After capturing the bridges from every possible angle, I just sat there, feet in water, lost in nature’s melodies. My reverie broke as I felt something nibble at my feet. Surprised, I looked in to the water and saw a school of fish happily nibbling at my feet. A free fish pedicure right in the middle of a jungle in the Northeast!
The way back was extremely tough since it mostly involved climbing up. Every single step felt like a drag and I had to take a break every few minutes to catch my breath. Every time I looked up, I saw nothing but countless steps. I wanted to give up and take shelter in one of the huts nearby but Paradise being a good trek leader egged me on. Finally after 3 hours of huffing and puffing I reached the point where we had started.
Upon reaching the top, I looked at the dense forest down below whose heart I had just touched–I couldn’t believe I had done it. Even with fatigue taking over me, I was glad I did not give up. I spent my journey back to Sohra browsing through all the images I had captured on this glorious journey.

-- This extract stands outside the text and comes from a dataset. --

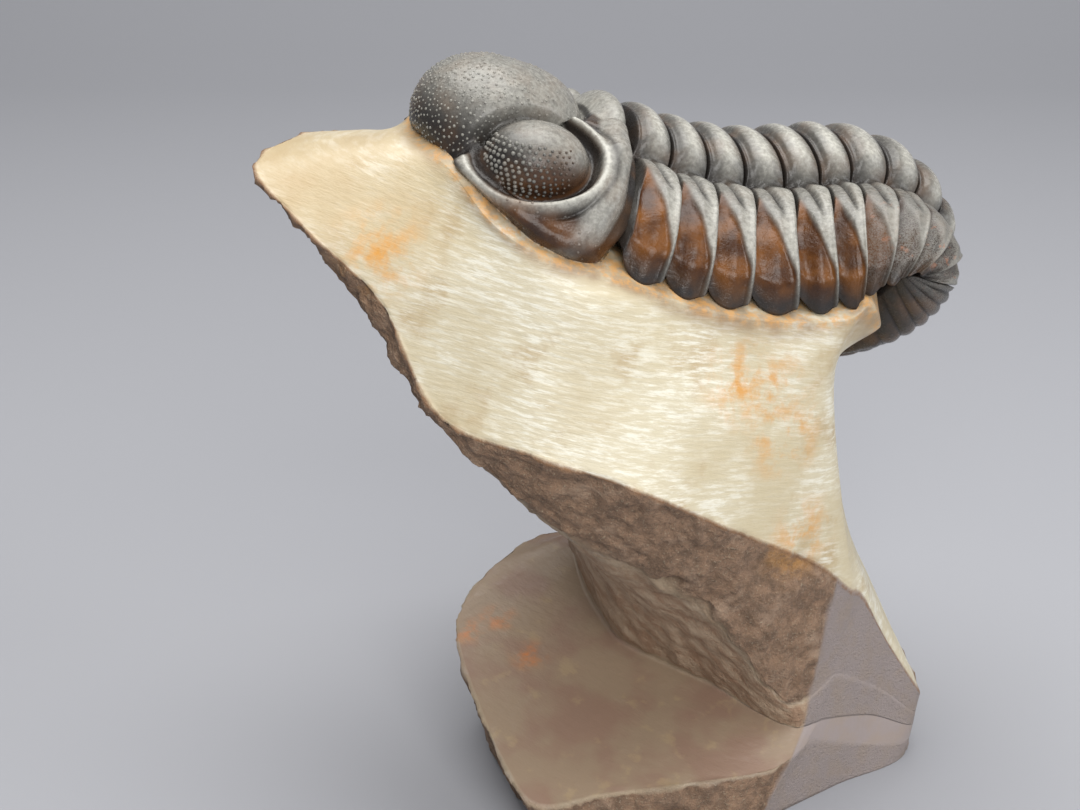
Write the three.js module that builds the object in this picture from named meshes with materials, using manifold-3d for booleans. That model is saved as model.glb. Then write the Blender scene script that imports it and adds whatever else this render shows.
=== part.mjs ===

History and Origin: The warm and humid Southern Khasi and Jaintia hills around Sohra are home to a particular species of Indian rubber tree which has an unbelievably strong root system. It also has a secondary root system that originates high up from the trunks. These secondary roots can easily roost atop big boulders or even in the middle of the rivers. A tribe in Meghalaya called the War-Khasis noticed this a long time ago and realized that these strong roots could be an easy way ofcrossing rivers in many places. These are what we now know as the Living Root Bridges.
The best thing about these root bridges is that they can be grown whenever and wherever the need arises. The Khasis use betel nut trunks sliced down the middle and scooped out, to create systems to guide the roots. The thin roots of the tree then grow without straying. Upon reaching the other side they are given time to take root in the soil and get sturdy. On an average a strong root bridge takes 10 — 15 years to become completely functional. Some of these bridges are over a 100 feet long and can easily support the weight of fifty or more people at one time. The older they are, the stronger they get! Some of these bridges are over 500 years old.
How to get there: Umshiang Double Decker Living Root Bridge lies in the state of Meghalaya. It is a trek and the starting point is approximately 45 km from the town of Sohra. The drive from Sohra to Umshiang takes about an hour and a half. Sohra is located at a distance of 54 km from Shillong by road, and undoubtedly makes for one of the most beautiful drives in India.